4 Important Financial Documents I Couldn’t Run My Wedding Planning Business Without
01. Profit and Loss Report For Your Business
Your profit and loss statement (for your business as a whole) will give you important insight into your finances. This summarizes the sales and expenses incurred during a specific period. You can easily run this report each quarter, as well as annually. It is necessary to review this weekly or at least once per month. Your profit and loss statement will help you determine how you need to operate your business for the rest of the year.
Helpful Business Tool: Quickbooks
02. Profit and Loss Report For Each Client
While this is not easy to run in Quickbooks, it is an essential one! This report summarizes the sales and expenses incurred by each event. Knowing your P&L for each client will let you see if you are really making money off of a client and help you determine your package pricing.
You can create your report in a Spreadsheet, with the following information on each client:
- The total package price they paid
- The total time spent (consultations, backend prep work, emails, timeline creation, vendor communication, updating details, etc.)
- Expenses (mileage, credit card fees, client gifts, consultation f&b, assistant fees, etc.)
Once you add up all of your time and expenses, you can see your profit margin. For example, if you charged $1000 for a planning package, and your total time and expenses totaled $600, you have a 40% profit margin. This might be a good amount if you are a solo business, but as you add team members, you will need to raise your prices.
03. Annual Budget
Your annual budget report estimates income and expenses for the year ahead. This tracks everything you are spending money on and how much revenue you forecast for the year. Knowing this report every quarter will ensure that you can afford anticipated expenses and know which months need more income.
04. Cash Flow Worksheet
Cash flow can sometimes be confused with the profit and loss statement. Your cash flow report shows what is actually guaranteed income and expenses for your business in the months ahead and compares it to your annual revenue goal. This report helps you see when money will be coming in and when money will be going out based on currently booked projects. This report should be run each month, each quarter, and annually.

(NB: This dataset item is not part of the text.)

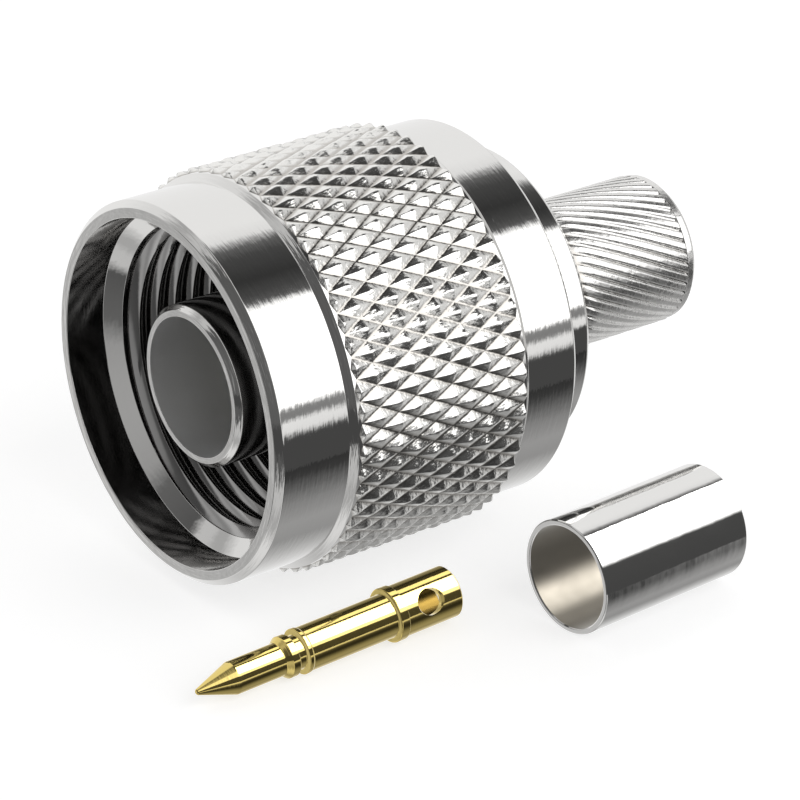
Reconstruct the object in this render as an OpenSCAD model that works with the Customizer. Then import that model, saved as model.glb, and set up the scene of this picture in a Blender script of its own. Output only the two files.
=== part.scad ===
// N-type cable plug with its centre pin and crimp ferrule, unassembled.
// Units are millimetres. The X axis runs from the plug's open front to the cable,
// Z is up, and the origin is the centre of the contact sleeve's front face.

/* [Part] */
// Which piece to draw

/* [Coupling nut] */
// How far the nut's rim stands ahead of the contact sleeve
nut_overhang = 1.5; // [1:0.1:2]
// Length of the nut
nut_length = 17.85; // [17.5:0.05:18.5]
// Radius of the smooth bands in front of and behind the knurl
nut_band_r = 9.64; // [9.5:0.02:9.7]
// Chamfer round the nut's rim
nut_rim_chamfer = 0.34; // [0.2:0.02:0.5]
// Radius over the knurl's points
knurl_crest_r = 10.25; // [10.1:0.05:10.5]
// Radius at the bottom of the knurl's grooves
knurl_root_r = 9.9; // [9.8:0.05:10]
// Distance from the rim to the start of the knurl
knurl_offset = 4.4; // [4:0.1:5]
// Length of the knurl
knurl_length = 10; // [8:0.2:10.4]
// Diamonds round the nut
knurl_diamonds = 58; // [40:1:64]
// Half rows of diamonds along the nut
knurl_rows = 9; // [5:1:11]
// Wall round the plain entry ahead of the thread
nut_rim_wall = 0.84; // [0.7:0.02:1]
// Depth of the plain entry
entry_depth = 2.15; // [1.9:0.05:2.3]
// Crest radius of the 5/8-24 UNEF thread inside
thread_r = 7.5; // [7.45:0.01:7.55]
// Length of the thread
thread_length = 6; // [5:0.1:6.1]
// Radius of the relief behind the thread
relief_r = 8.1; // [8:0.05:8.3]
// Length of the cone at each end of the relief
relief_chamfer = 0.6; // [0.4:0.05:0.8]

/* [Front shell] */
// Outside radius of the contact sleeve
sleeve_r = 4.1; // [4:0.02:4.2]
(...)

How To Stay On Top Of Quarterly And Annual Reviews
Running your bookkeeping can be an overwhelming part of your wedding planning business. And it is often the things we overlook each quarter, especially during a busy wedding season! But as a business owner, it is essential that you run reports quarterly and annually and really take the time to focus on knowing your numbers. These are my biggest tips on how to track your numbers consistently.
- Make it a priority. If you do not know your numbers, you can’t accurately make financial decisions.
- Keep your business and personal finances separate. One of the first steps in setting up a business is to get a business bank account! This is not just for legal purposes -the IRS will want to see a separate bank account. But you will also want to keep the money separate to get the best gauge of your numbers.
- Have a system in place. You don’t have to do this with paper and a pen! Whether it is accounting software, like Quickbooks, or a simple excel spreadsheet, you can create a system that runs the numbers for you. This way, you can easily and quickly track every single incoming and outgoing dollar.
- Categorize your income and expenses. You can easily do this inside Quickbooks or even a spreadsheet. Some categories include: Meals & Entertainment, Client Gifts and Subcontractor Fees
- Keep thorough records of everything. Every single purchase, time in the car driving to meetings, and subscriptions, need to be tracked.
- Maintain it! Closeout your books at the end of every month to ensure accuracy and save you time while income and expenses are top of mind.
- Take a CEO day to look at your numbers each quarter and each year. It can be easy to forget to run your reports. So schedule days for the coming year in your calendar NOW so that you have it blocked off in advance. Take a 1/2 day or full day to invest in knowing your numbers. Even during a busy wedding season!
Quarterly Review and Planning For Successful Wedding Planners
No matter what software you use, or how you set your goals, knowing your numbers is going to make running your business easier! So take some time and get those CEO dates ready, and start investing time each quarter to review your numbers.